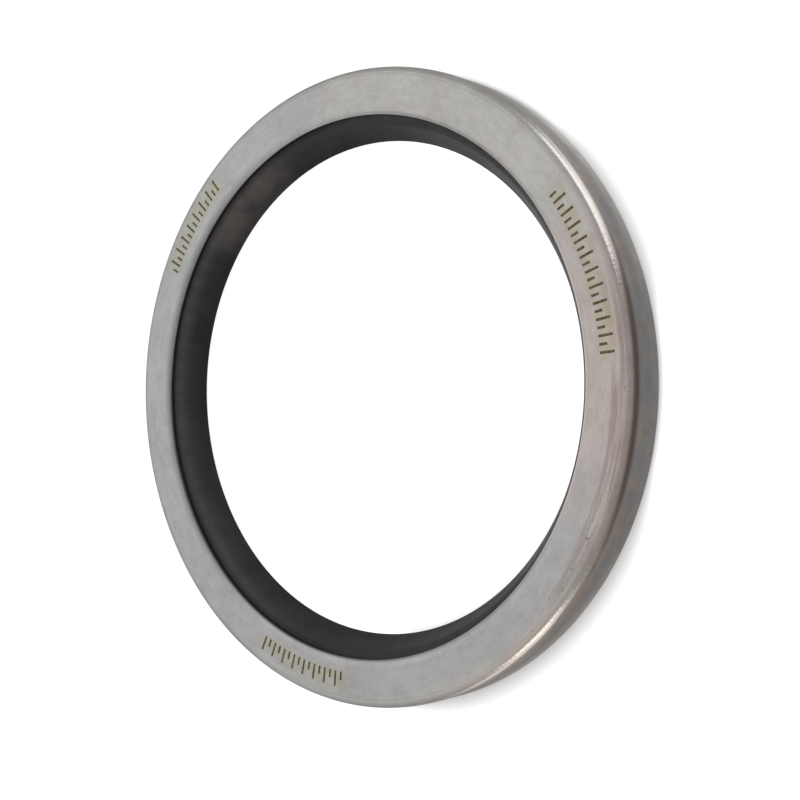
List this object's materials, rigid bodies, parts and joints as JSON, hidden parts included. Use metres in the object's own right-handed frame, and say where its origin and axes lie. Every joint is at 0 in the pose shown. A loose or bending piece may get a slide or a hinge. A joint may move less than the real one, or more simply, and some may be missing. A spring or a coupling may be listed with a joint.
{
  "type": "rotary shaft seal",
  "caption": "Flat ring-shaped shaft seal: a steel case with a rounded outer edge holds a black plastic lip bent back into a cone, a rubber gasket and a steel clamping ring.",
  "frame": {"origin": "centre of the back face, on the shaft's axis, where the seal lies on a surface", "axes": "+Z along the shaft's axis, out of the front face; X and Y are alike, because the seal is round"},
  "size_m": [0.11, 0.11, 0.008],
  "materials": {
    "satin_steel": "fine ground satin steel, slightly warm, with a brighter rounded edge and light handling marks",
    "black_rubber": "matt black rubber",
    "black_plastic": "smooth charcoal filled fluoropolymer with a soft sheen",
    "inner_steel": "plain pressed steel, duller than the outside"
  },
  "bodies": {
    "root": {"outer_case": "satin_steel", "gasket": "black_rubber", "sealing_lip": "black_plastic", "inner_case": "inner_steel"}
  },
  "joints": []
}
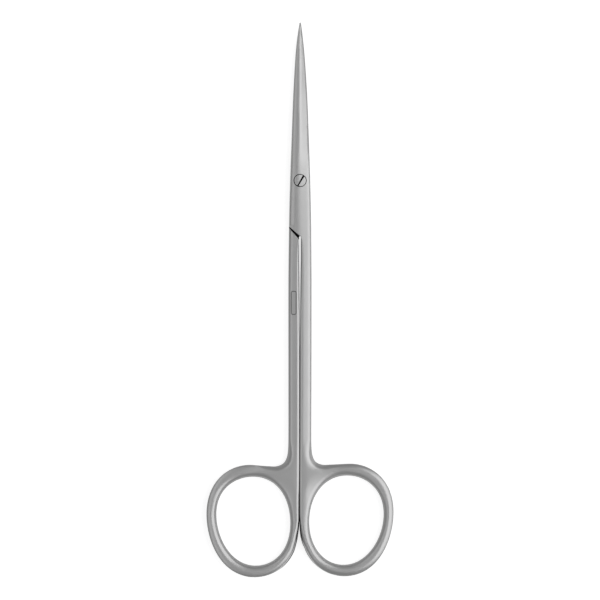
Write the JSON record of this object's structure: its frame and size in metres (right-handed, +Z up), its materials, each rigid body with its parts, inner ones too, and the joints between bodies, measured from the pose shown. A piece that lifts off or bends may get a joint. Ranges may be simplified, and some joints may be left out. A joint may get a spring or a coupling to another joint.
{
  "type": "dissecting scissors",
  "caption": "Straight slim surgical scissors with long shanks, oval finger rings, fine tapering blades and a slotted joint screw; they open and close about the screw.",
  "frame": {"origin": "the pivot axis where it meets the surface the closed scissors lie on, which is the flat underside of the joint", "axes": "+Y from the pivot to the points, +Z up out of the face with the screw head, +X to the right seen from above"},
  "size_m": [0.0542, 0.1601, 0.0036],
  "materials": {
    "forged_steel": "satin",
    "screw_steel": "satin"
  },
  "bodies": {
    "lower_body": {"lower_half": "forged_steel", "joint_screw": "screw_steel"},
    "upper_body": {"upper_half": "forged_steel"}
  },
  "joints": [
    {"name": "blade_pivot", "type": "hinge", "parent": "lower_body", "child": "upper_body", "pos_m": [0, 0, 0], "axis": [0, 0, 1], "range_deg": [0, 50]}
  ]
}
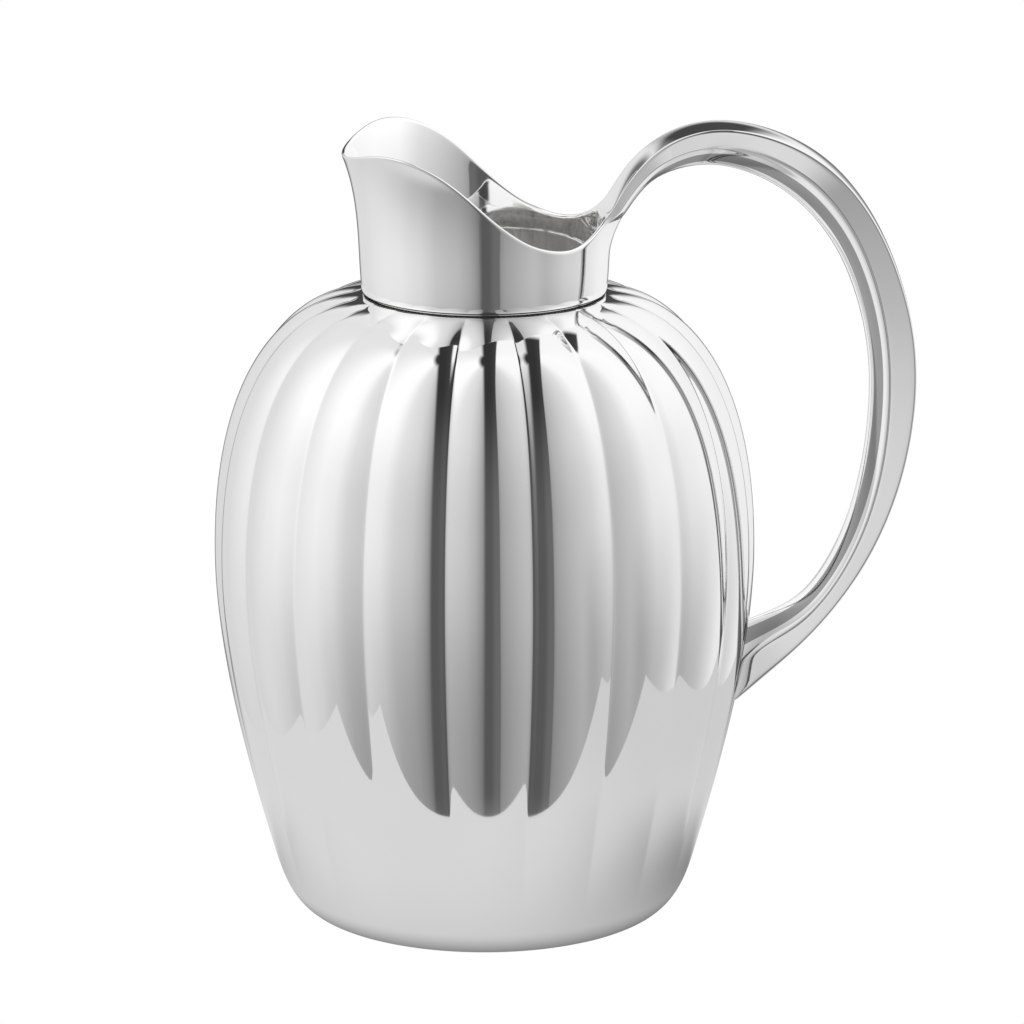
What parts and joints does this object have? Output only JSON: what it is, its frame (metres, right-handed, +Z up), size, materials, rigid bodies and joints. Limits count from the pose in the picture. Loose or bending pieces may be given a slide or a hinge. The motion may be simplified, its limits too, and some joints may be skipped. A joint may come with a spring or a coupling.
{
  "type": "water pitcher",
  "caption": "Silver water pitcher with a lobed round body, a smooth neck with a raised pouring lip, and an open loop handle.",
  "frame": {"origin": "centre of the flat base, on the surface the pitcher stands on", "axes": "+Z up, +X towards the handle, -X towards the pouring lip; the XZ plane is the plane of symmetry"},
  "size_m": [0.1813, 0.14, 0.2072],
  "materials": {
    "body_silver": "mirror-polished silver",
    "base_silver": "satin spun silver",
    "joint_silver": "toned silver in the joint groove",
    "neck_silver": "mirror-polished silver",
    "handle_silver": "mirror-polished silver"
  },
  "bodies": {
    "root": {"body_shell": "body_silver", "base_plate": "base_silver", "neck_joint_ring": "joint_silver", "neck_and_spout": "neck_silver", "handle_outer_strip": "handle_silver", "handle_inner_trough": "handle_silver"}
  },
  "joints": []
}
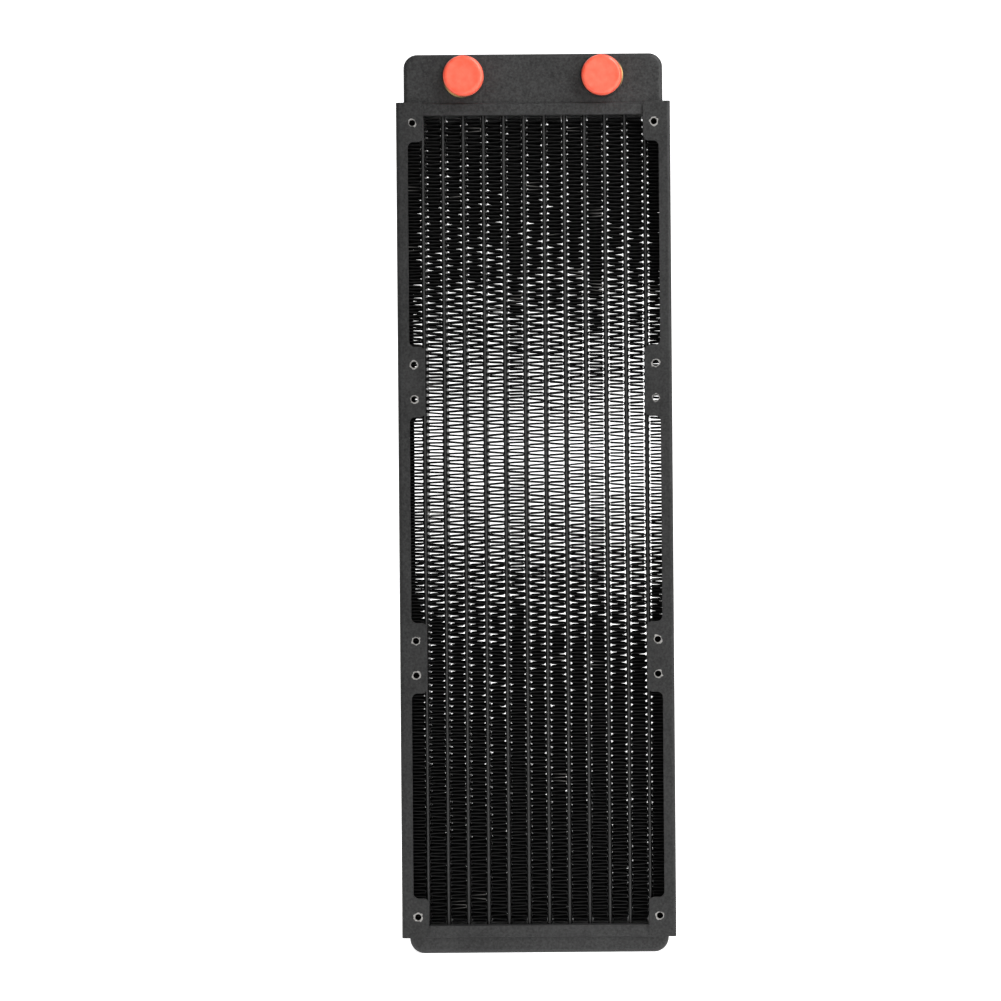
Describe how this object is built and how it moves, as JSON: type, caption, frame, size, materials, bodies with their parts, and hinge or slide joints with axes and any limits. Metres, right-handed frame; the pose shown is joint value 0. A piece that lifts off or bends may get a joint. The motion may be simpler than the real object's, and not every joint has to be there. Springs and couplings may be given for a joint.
{
  "type": "liquid cooling radiator",
  "caption": "Tall flat-tube radiator for liquid cooling, with folded fins between two black tanks, side plates with screw ears for fans, and red screw plugs in its ports.",
  "frame": {"origin": "centre of the bottom tank's flat end face, which the radiator stands on", "axes": "+X across the width, to the right seen from the ports' side; +Y through the thickness, away from the ports; +Z along the length, up to the tank with the ports"},
  "size_m": [0.1192, 0.0349, 0.391],
  "materials": {
    "tank_paint": "matte fine-grained black powder coat",
    "plate_paint": "matte fine-grained black powder coat",
    "tube_paint": "thin satin black paint",
    "fin_paint": "thin satin black paint",
    "collar_brass": "painted black outside, bare in the thread",
    "plug_plastic": "satin red-orange plastic",
    "seal_rubber": "matte black rubber"
  },
  "bodies": {
    "radiator": {"top_tank": "tank_paint", "bottom_tank": "tank_paint", "flow_divider": "tank_paint", "top_header_pan": "tank_paint", "bottom_header_pan": "tank_paint", "tube_01": "tube_paint", "tube_02": "tube_paint", "tube_03": "tube_paint", "tube_04": "tube_paint", "tube_05": "tube_paint", "tube_06": "tube_paint", "tube_07": "tube_paint", "tube_08": "tube_paint", "tube_09": "tube_paint", "tube_10": "tube_paint", "tube_11": "tube_paint", "tube_12": "tube_paint", "fin_01": "fin_paint", "fin_02": "fin_paint", "fin_03": "fin_paint", "fin_04": "fin_paint", "fin_05": "fin_paint", "fin_06": "fin_paint", "fin_07": "fin_paint", "fin_08": "fin_paint", "fin_09": "fin_paint", "fin_10": "fin_paint", "fin_11": "fin_paint", "fin_12": "fin_paint", "fin_13": "fin_paint", "support_strip_left": "tube_paint", "side_plate_left": "plate_paint", "port_collar_left": "collar_brass", "support_strip_right": "tube_paint", "side_plate_right": "plate_paint", "port_collar_right": "collar_brass"},
    "seal_left": {"seal_ring_left": "seal_rubber"},
    "plug_left": {"port_plug_left": "plug_plastic"},
    "seal_right": {"seal_ring_right": "seal_rubber"},
    "plug_right": {"port_plug_right": "plug_plastic"}
  },
  "joints": [
    {"name": "plug_left_travel", "type": "slide", "parent": "radiator", "child": "seal_left", "axis": [0, -1, 0], "range_m": [0, 0.00803]},
    {"name": "plug_left_turn", "type": "hinge", "parent": "seal_left", "child": "plug_left", "pos_m": [-0.03, -0.0146, 0.3812], "axis": [0, -1, 0], "range_deg": [0, 2160]},
    {"name": "plug_right_travel", "type": "slide", "parent": "radiator", "child": "seal_right", "axis": [0, -1, 0], "range_m": [0, 0.00803]},
    {"name": "plug_right_turn", "type": "hinge", "parent": "seal_right", "child": "plug_right", "pos_m": [0.03, -0.0146, 0.3812], "axis": [0, -1, 0], "range_deg": [0, 2160]}
  ],
  "couplings": [
    {"joint": "plug_left_travel", "follows": "plug_left_turn", "m_per_rad": 0.00021279},
    {"joint": "plug_right_travel", "follows": "plug_right_turn", "m_per_rad": 0.00021279}
  ]
}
═══
• What this task involves
From the entries above, extract each line containing "caption".

• Answer to the problem
  "caption": "Flat ring-shaped shaft seal: a steel case with a rounded outer edge holds a black plastic lip bent back into a cone, a rubber gasket and a steel clamping ring.",
  "caption": "Straight slim surgical scissors with long shanks, oval finger rings, fine tapering blades and a slotted joint screw; they open and close about the screw.",
  "caption": "Silver water pitcher with a lobed round body, a smooth neck with a raised pouring lip, and an open loop handle.",
Describe how this object is built and how it moves, as JSON: type, caption, frame, size, materials, bodies with their parts, and hinge or slide joints with axes and any limits. Metres, right-handed frame; the pose shown is joint value 0. A piece that lifts off or bends may get a joint. The motion may be simpler than the real object's, and not every joint has to be there. Springs and couplings may be given for a joint.
  "caption": "Tall flat-tube radiator for liquid cooling, with folded fins between two black tanks, side plates with screw ears for fans, and red screw plugs in its ports.",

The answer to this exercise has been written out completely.